Glauben Sie bitte nicht, dass auch nur ein einziges Problem gelöst wäre. Jens Weidmann, der Präsident der Deutschen Bundesbank hat in ungewohnt scharfer Form die Zukunft des Euros in der jetzigen Form angezweifelt. Die EZB habe nunmehr den Rubikon überschritten, zu Lasten der Bundesbank und damit zu Lasten des deutschen Steuerzahlers.

Deutschland wird als (letzter) Zahlmeister übrig bleiben

Die Konsequenzen für Deutschland sind erschreckend. Der Rettungsschirm trägt zwar den Namen „Europäischer Rettungsfonds“, aber darin gibt es leider kaum Europa. Italien und Spanien sind selbst zu einem Drittel am Rettungsfonds beteiligt, können also nicht helfen, wenn sie selbst Geld benötigen. Damit kann man sie getrost von der Liste derer Länder, die im Zweifel haften müssen, streichen. Bleiben im Wesentlichen noch Deutschland mit 43% und Frankreich mit 33%. In absehbarer Zeit dürfte Frankreich jedoch ebenfalls zu den Nehmerländern gehören. Wir sollten uns keine Illusionen machen: Alles, was an Haftsummen und Garantien beschlossen wird, wird sich zu nahezu 100% auf Deutschland (und zu kleinen Teilen auf Holland und Finnland) beschränken.

In einer solchen Konstellation werden irgendwann auch sämtliche in der EU ausgesprochenen Garantien zu echten Zahlungsverpflichtungen Deutschlands führen. Das sinnlose und hoffnungslos gescheiterte „Experiment Euro“ führt derzeit dazu, dass Deutschland sich ohne Zwang in einer Art und Höhe für Ausländer verschuldet, wie es bisher noch kein Land auf der Welt jemals getan hat.

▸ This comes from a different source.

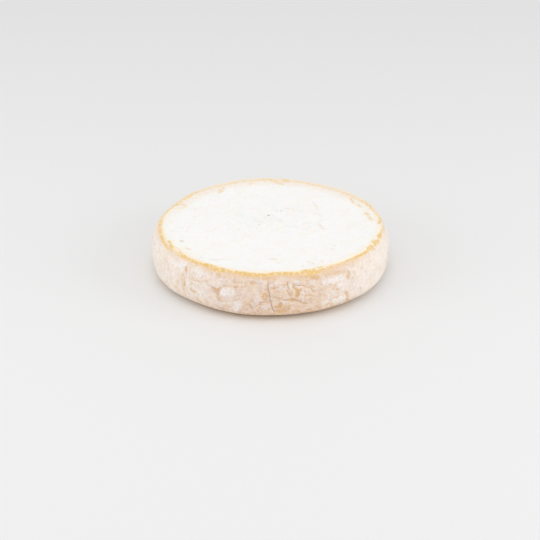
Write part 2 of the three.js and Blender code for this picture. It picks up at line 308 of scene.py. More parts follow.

Wenn man den Politikern zuhört, sollte der Euro ein Instrument zur dauerhaften Friedenssicherung in Europa sein. Betrachtet man die sich abzeichnenden gesellschaftlichen Entwicklungen in den einzelnen Ländern, erkennt man jedoch eher eine gegenläufige Tendenz. Früher etablierte Parteien verlieren an Zustimmung, Randparteien werden stärker, Misstrauensvoten und Vertrauensfragen in den Parlamenten sind an der Tagesordnung. Es besteht die große Gefahr, dass die kaum noch lösbaren wirtschaftlichen Probleme zu entsprechenden politischen und damit gesellschaftlichen Spannungen führen, die irgendwann nicht mehr kontrollierbar sind. Die Ablehnung und Entfremdung zwischen Geber- und Nehmerländern wird zunehmen. In London gibt es bereits ein Volksbegehren für den Austritt Englands aus der EU. Wenn man die Gedanken zu Ende bringt, könnte Deutschland in einigen Jahren mit einer Mega-Verschuldung dastehen und von seinen europäischen Nachbarn angefeindet werden.

Fazit

Alle politischen Beschlüsse  zielen weiterhin darauf ab, nur die Symptome der Schuldenkrise zu bekämpfen, nicht aber deren Ursachen. Das Ziel ist allein, Refinanzierungskosten der Peripherieländer zu senken und gleichzeitig mit aller politischen Macht den Euro zu erhalten. 

Die Frage, ob dadurch an anderer Stelle Risiken aufgehäuft werden, wird ausgeblendet. 
Man muss kein Prophet sein, um festzustellen, dass in den nächsten Monaten weitere Not-Gipfel einberufen werden. Das Vertrauen der Märkte in die Maßnahmen der Politik sinkt mit jeder verpassten Chance weiter, und die potentiellen Kosten zukünftiger Rettungsaktionen werden zunehmen. 

Deutschland ist in einer ernsthaften Gefahr seinen Wohlstand und seine Zukunft zu verlieren. Man muss die Politik dazu zwingen, einen Bürgerentscheid in Sachen Euro herbeizuführen. Es kann nicht sein, dass einige Wenige das Vermögen einer gesamten Nation aufs Spiel setzen. Nutzen sie Ihre Einflussmöglichkeiten, denn weiterer Verlust an Zeit wird die Situation für Deutschland verschlimmern.